One of the Wilderness Safaris (operators of the camp) directors, Chris Jacobs, came through from the kitchen. “I’m just moving the vehicles, the river’s coming down,” he said, hurrying off down to the pebble-demarcated “car park” next to the riverbed. Ever curious, as I reached the bottom of the wooden stairs I saw Jacobs gunning the motor of the Land Rover as the mountain-fresh, rushing body of water stopped the vehicle in its tracks.
He reversed the vehicle beyond the reach of the water, and so began a long night of carrying beds, furiously roaring water and Davies constantly checking the water level with sticks in the sand below his elevated tent.

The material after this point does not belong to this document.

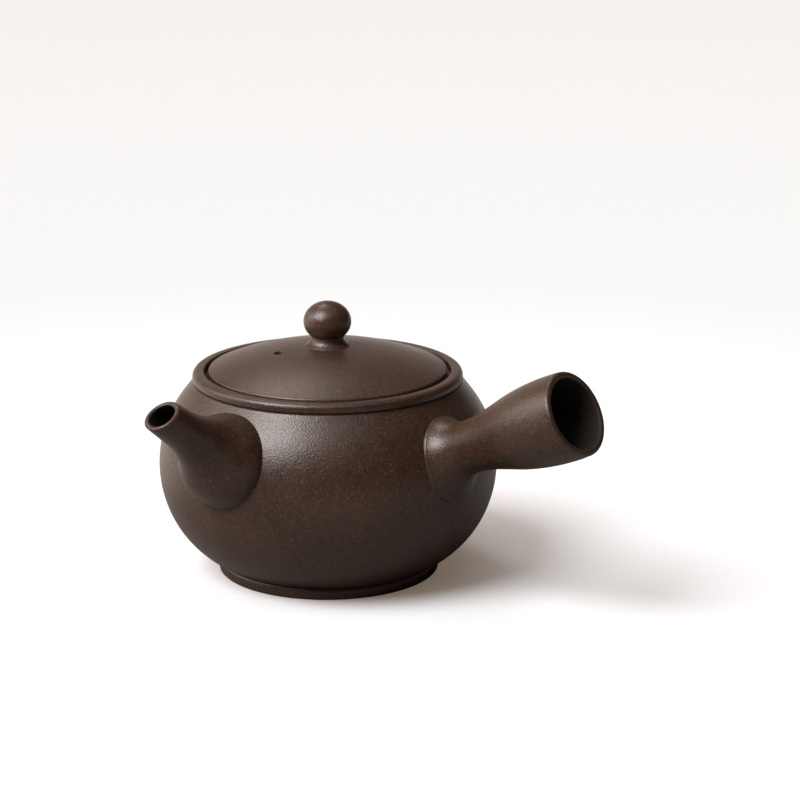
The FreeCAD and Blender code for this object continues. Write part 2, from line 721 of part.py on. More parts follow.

None of which, however, detracted from a quite remarkable destination.
Given the norms by which we live, how is it that the harshness and desolation of a destination, on face value at least, is the very reason for its attraction? That bleached and windblown whale-bones on the beach, tenebrionid beetles eking out an existence in the dunes and springbok bulls defending mile upon mile of flat sand and gravel, can draw people in?
There lies the catch. Many would struggle to find beauty in such a place. An environmental enthusiast, however, would look upon the Skeleton Coast as the most remarkable wilderness – a cherished opportunity.
Those with the means to do so are searching out and visiting the world’s remaining wilderness destinations, most of which are in Africa. And as there is sufficient evidence for us to believe that man originated on this continent, it is quite reasonable to understand that for those visiting from elsewhere, something stirs in the soul when in the proximity of unspoilt African earth.
Which is why true travellers, with an interest in the world, the workings thereof and its history, take the time and effort to visit such destinations, a part of the world trapped in novels and coffee-table publications for most, if not unknown. Reputed to be the driest place on earth, this is where the desert chameleon is known to eat the sidewinder adder, where one of the multitude of tenebrionid beetles stands on its head to collect moisture, and where brown hyenas and black-backed jackals roam the beaches in search of a chance morsel.
At first glimpse so bare compared to traditionally lush (relatively speaking) environmental gems like the game-rich areas of South Africa’s lowveld and Maputaland, the desert of the Skeleton Coast National Park offers infinite amounts of pleasure. A day in which we were to drive 95km north to see the seals at Cape Frio, in the direction of the Cunene River, saw us travel no more than 20km, so many times did we stop.
After digging out fish moths, and
observing springbok, gemsbok and mating beetles, we eventually took lunch at Quicksand Springs, the proverbial oasis in the desert, in the company of maccoa ducks, noisy avocets and Cape teals. There, 20km distant, hidden from sight by the papyrus fringing the pool before us, was the Atlantic.
After a long afternoon of exploring the bone-graveyard beach in the company of an occasional rolling fog-bank, with flocks of seabirds sunning themselves and solo, snoring old seals doing the same, it was back to camp via the carved earth of an old amethyst mine. New terms like “barchen” dunes (crescent-shaped dunes that are known to move 5m in a year) and desert parsley had become proud additions to my vocabulary by the time we reached camp.
Ranger and camp co-manager Lombard – who has spent most of his time in South Africa’s lowveld and Botswana’s Okavango Delta – introduced us to this all-consuming and captivating world.
The beaming Herero staff were both a pleasure and evidence of a largely isolated and remote world. In preparation for the camp’s opening, most of the team – resplendent in new, uniform blue denim shirts and khaki shorts – had to be shown what a light bulb was and how to change it. Coffee served with the greatest pride looked weak, and on stirring, a bag was discovered at the bottom. No offence was taken as we went through it together, in time for the “real” guests.
The opportunity to see a desert river that hasn’t reached the ocean in 100 years, let alone flowed for a few, come pouring down from the mountains is a rare one.
But how I wish we had had the opportunity to see the nearby Himba village, the desert elephant and the thousands of seals and Damara terns at Cape Frio. Evacuation, I suppose, was the flip side to what was a treasured, once- in-a-lifetime event.